What’s more, European leaders can press Arab countries to take more responsibility. It’s one thing to show sympathy at the UN for their Palestinian brethren, but when it comes to footing the UNRWA bills and working to end refugee dependence, some are conspicuously absent.

Aside from UNRWA’s problematic mandate and last year’s corruption scandal, the refugee agency has become a political agent. Not surprisingly, UNRWA’s senior leadership hasn’t always complied with the neutrality standards. Then-UNRWA chief Peter Hansen freely admitted in 2004 that members of the EU-designated terror group Hamas are on the agency’s payroll. Hansen then added, “I don’t see that as a crime.”

As a result of UNRWA’s politicisation against the Jewish state, antisemitic incitement in its schools abound. In 2015, one teacher reportedly stated in public that “the Zionists and the Jews are sons of monkeys and pigs.” Examples like this show that the EU should prioritise fighting antisemitism in its external policy, as it has already done at home. There’s even precedent for action to counter such incitement in European-funded schools.

In 2018, Belgium cut ties with the Palestinian education ministry after Ramallah named a school after a terrorist.

Being an honest broker sometimes means breaking bad news. Europe should therefore begin an honest conversation about UNRWA. Promisingly, the EU hinted in 2018 that the agency needed a “transformative process.” In the same breath, however, it regularly underlines the refugees’ ‘rights’, which is understood in Ramallah as the ‘right of return.’ As long as millions of Palestinians have reason to cling to the UN-sanctioned unrealistic hope for a ‘right of return,’ peace will remain elusive.

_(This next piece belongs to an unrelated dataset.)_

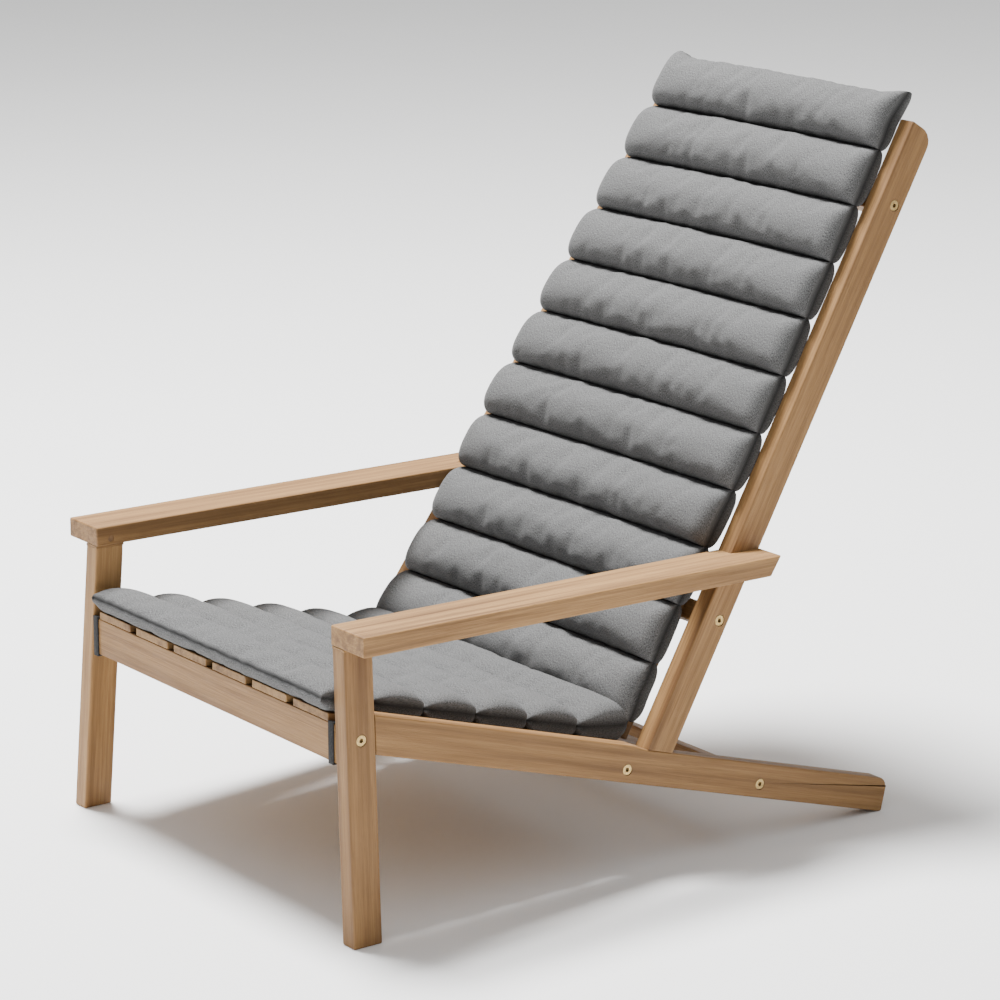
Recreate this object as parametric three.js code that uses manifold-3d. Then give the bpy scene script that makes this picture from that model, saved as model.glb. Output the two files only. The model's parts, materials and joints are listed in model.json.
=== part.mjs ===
// A low teak deck chair with a slatted seat and back and one loose channelled pad.
// Millimetres, +Z up. The sitter faces -Y and +X is the sitter's left.
// The origin is on the floor, at the middle of the chair's footprint box.
//
// Most shapes are drawn as outlines in the side view, whose two coordinates are Y and Z,
// and extruded along X. The side frames lean inwards as they rise, so their pieces are
// sheared, and each cross rail is as long as the gap between the side frames at its height.

import * as THREE from "three";
import { mergeVertices } from "three/addons/utils/BufferGeometryUtils.js";
import Module from "manifold-3d";

const wasm = await Module();
wasm.setup();

// ---- Driving dimensions ----

const GAP = 0.3; // between pieces that touch
const STOCK = 26; // thickness of the boards in the side frames
const SPLAY = 0.086; // sideways lean of a side frame, per unit of height

const ARM_TOP = 400; // height of the armrest's top over the front leg
const ARM_SLOPE = 0.009; // fall of the armrest towards the back
const ARM_WIDTH = 71.5;
const ARM_THICK = 26;
const ARM_OVERHANG = 1; // in front of the leg
const ARM_SHOULDER = 3; // thicker pad of the armrest where the leg meets it
const INNER_HALF = 276.5; // centre line to the side frame's inner face, at ARM_TOP

const LEG_DEPTH = 42;
const LEG_RAKE = 0.029; // the leg's foot stands forward of its top

const RAIL_TOP = 294.7; // height of the rail's top edge, carried forward to y = 0
const RAIL_SLOPE = 0.292;
const RAIL_DEPTH = 45.4;
const RAIL_RAISE = 3.4; // the stretch in front of the upright is this much deeper
const RAIL_RAMP = 24; // length of the slope down to the upright's foot
const RAIL_END_Y = 864.8; // rear top corner
const RAIL_END_RADIUS = 12;

const BACK_Y = 507.5; // a point on the uprights' front edge
const BACK_Z = 240;
const BACK_LEAN = 0.648; // backwards per unit of height
const UPRIGHT_DEPTH = 41;
const UPRIGHT_TOP_Z = 922; // front top corner
const UPRIGHT_TOP_RADIUS = 20;

const SEAT_TOP = 286.1; // top of the seat slats, carried forward to y = 0
const SEAT_SLOPE = 0.287;
const SEAT_END = 527; // rear ends of the seat slats
const SLAT_THICK = 10;
const SLAT_WIDTH = 78;
const SLAT_PITCH = 93.2;
const SLATS = 6;
const BACK_SET = 2.5; // back slats lie this far behind the uprights' front edges
const BACK_SLAT_CLEAR = 8; // from the seat slats to the back slats' lower ends
const BACK_SLAT_TOP_Z = 903;
const BACK_SLAT_SHARE = 0.955; // breadth of the row of back slats, as a share of the seat slats'

const BOARD_FRONT = -3; // front face of the front board
const BOARD_THICK = 36;
const BOARD_BOTTOM = 226;
const CROSS_THICK = 24; // section of the four cross rails
const CROSS_WIDTH = 28;

// Bolt centres on the side frames, as [y, z].
const BOLTS = {
  front: [16.9, 258.6],
  seat: [422.3, 142],
  rear: [641.4, 79.3],
  lumbar: [584.2, 309.5],
  shoulder: [910.7, 814.1],
};
const HEAD_RADIUS = 7.3;
const HEAD_THICK = 4;
const HEAD_SUNK = 0.4; // below the face, at the head's centre
const SOCKET_RADIUS = 2.9;
const SOCKET_DEPTH = 3;
const SHANK_RADIUS = 3;
const SHANK_REACH = 44; // into the cross rail
const NUT_RADIUS = 5;
const NUT_LENGTH = 18;
const NUT_INSET = 32; // from the cross rail's end
const BORE_CLEAR = 0.35;
const ROUND_SIDES = 16;

const TENON_THICK = 10;
const TENON_INSET = 7; // from the edges of the board that carries it
const LEG_TENON = 19; // length of the tenon into the armrest
const RAIL_TENON = 12; // into the leg
const FOOT_TENON = 18; // of the upright, into the rail
const PEG_RADIUS = 4;
const PEG_LENGTH = 22;
const DOWEL_LENGTH = 44;

const PAD_THICK = 44;
const PAD_CLEAR = 9; // between the pad and each side frame
const PAD_NOSE = -13; // the pad's front edge
const NOSE_ROUND = 16; // how far its corners are cut back
const PAD_TOP_Z = 957; // front upper edge
const PAD_LIFT = 0.6; // over the slats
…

If the EU is keen on carving out a diplomatic role in solving this conflict, it needs to end its ambiguity on UNRWA, whether by initiating reform or using its financial support for the agency as leverage to press the Palestinian leadership to return to bilateral negotiations with Israel. The Palestinian refugee problem will only be resolved in the context of a comprehensive, sustainable Israel-Palestinian peace agreement. But that will require President Abbas returning to the negotiating table.